Corporate Persona
Bad Blogger! - I’m posting this now, but I’ve got too much to do today. This is my next post. It will be updated throughout the day.
Persona Management
People tell me that they like my blog when I post about New Orleans, but the rest of the stuff, it doesn’t mean anything to them. Sometimes those postings about installing this or that, or fixing some bug will get a response, but usually in e-mail. In fact, one of the first blog entries that every got comments was a blog entry on Crawfish.
This gave me a sense of how the blogometer was off the mark. Blogging wasn’t keeping me connected. I’ve tried blogging personal issues, but they don’t fit in the context of “The Engine Room”, a professional technical blog.
What I’d like to do is write a blog entry, and then assign it a persona. Then it could go to this blog, or if it is more personal it can go to a different blog. If you are interested in my different persona, there is an aggregate view of all entries.
Here’s the trick…
We’d have to learn to respect this division in the real world. One would not bring up blog topics from a personal blog, in a professional context.
Corporate Persona
CxO blogging is not the same as personal blogging. The CxO is blogging from a position where there is increased liability. They must watch what they say.
UPDATE
Got back from Bi Bim Bop lunch. I’ll flickr the photographs in a little bit. Everyone had something cool to say. I tried to talk about the persona management issue. Joe Coltron felt that the division between business and personal personae are night and day, which is understandable. I enjoy the personal interaction of blogging.
Also, raised the question of the overhead of maintaining multiple personae.
This is an interesting issue along the lines of corporate blogging. I’m going to have to revisit it in a different post.
December 24th, 2005 at 12:54 pm
Alan, it’s an interesting point you raise, multiple personae and corporate vs personal blogging. I’ll often find I’ve written a thought on one blog (three are group blogs) and it’s more relevant to another. I look forward to your thoughts on this.
December 24th, 2005 at 4:54 pm
Niti
I didn’t know you were on group blogs. I’ve added The Prepared Mind, Does Size Matter?, and CPH 127 to my feed reader.
See? I didn’t know you had these other personae. At some point I knew you were affiliated with other blogs/sites, but I didn’t know you were contributing. How can I be reminded of this? The divisions in your case can be safely blurred.
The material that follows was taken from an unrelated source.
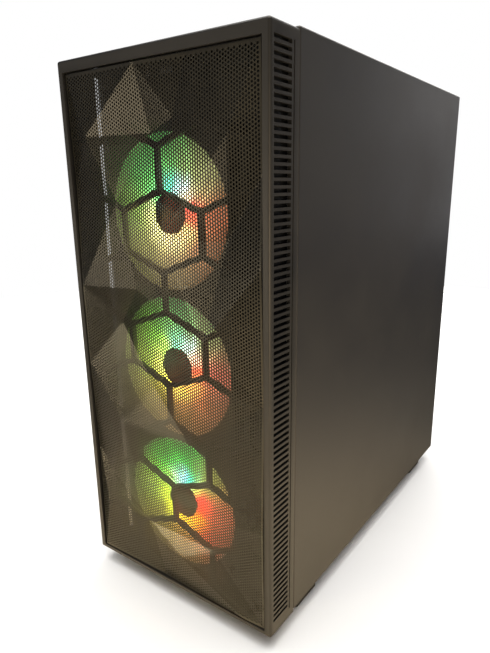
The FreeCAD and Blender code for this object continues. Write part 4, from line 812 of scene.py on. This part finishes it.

You write personal blog entries that are interesting. Books you’ve read, thoughts about your identity, which have got me thinking about what, if anything, it means to be Mexican.
Your personal entries are not the sort that raise controversy. Nothing so racy that you must hide it, blog pseudonymously say, but it’s still personal.
You might discuss such things with co-workers over lunch. It’s not business, but it’s you.
Is it necessary to have silos, or can we instead have some decorum? Know that talking about what it means to be Indian is something to save for the gathering after the workshop on industrial design.
December 26th, 2005 at 1:10 pm
Alan,
Now that I can access your site once more ;) I’m astounded by your reply. Wow! Thank you for the support in adding three additional RSS feeds. And I didn’t know you were Mexican!
You ask an interesting question, one that I’m wondering if I should answer here, or trackback and pontificate upon. But just in case I don’t [it’s late here in S’pore] very quickly to your points - silos : there’s a fine line isn’t there, between discussing my sociocultural identity and thoughts and taking it further into the deeper issues that arise, topics that are rarely discussed in public, i.e. politics, sex and religion :) I wonder how much of decorum, call it professionalism, call it the hangover from the British - “it’s just not done” mentality of what’s propah - but those are the boundaries that we question on our blogs. I teeter between wanting to talk about professional achievements and a sense of humility that has been trained into me since childhood. You’ve read Seth’s post on his introspection re: self promotion? That conundrum, if solved, would be the answer to your other question, how you can be reminded of that - my writing.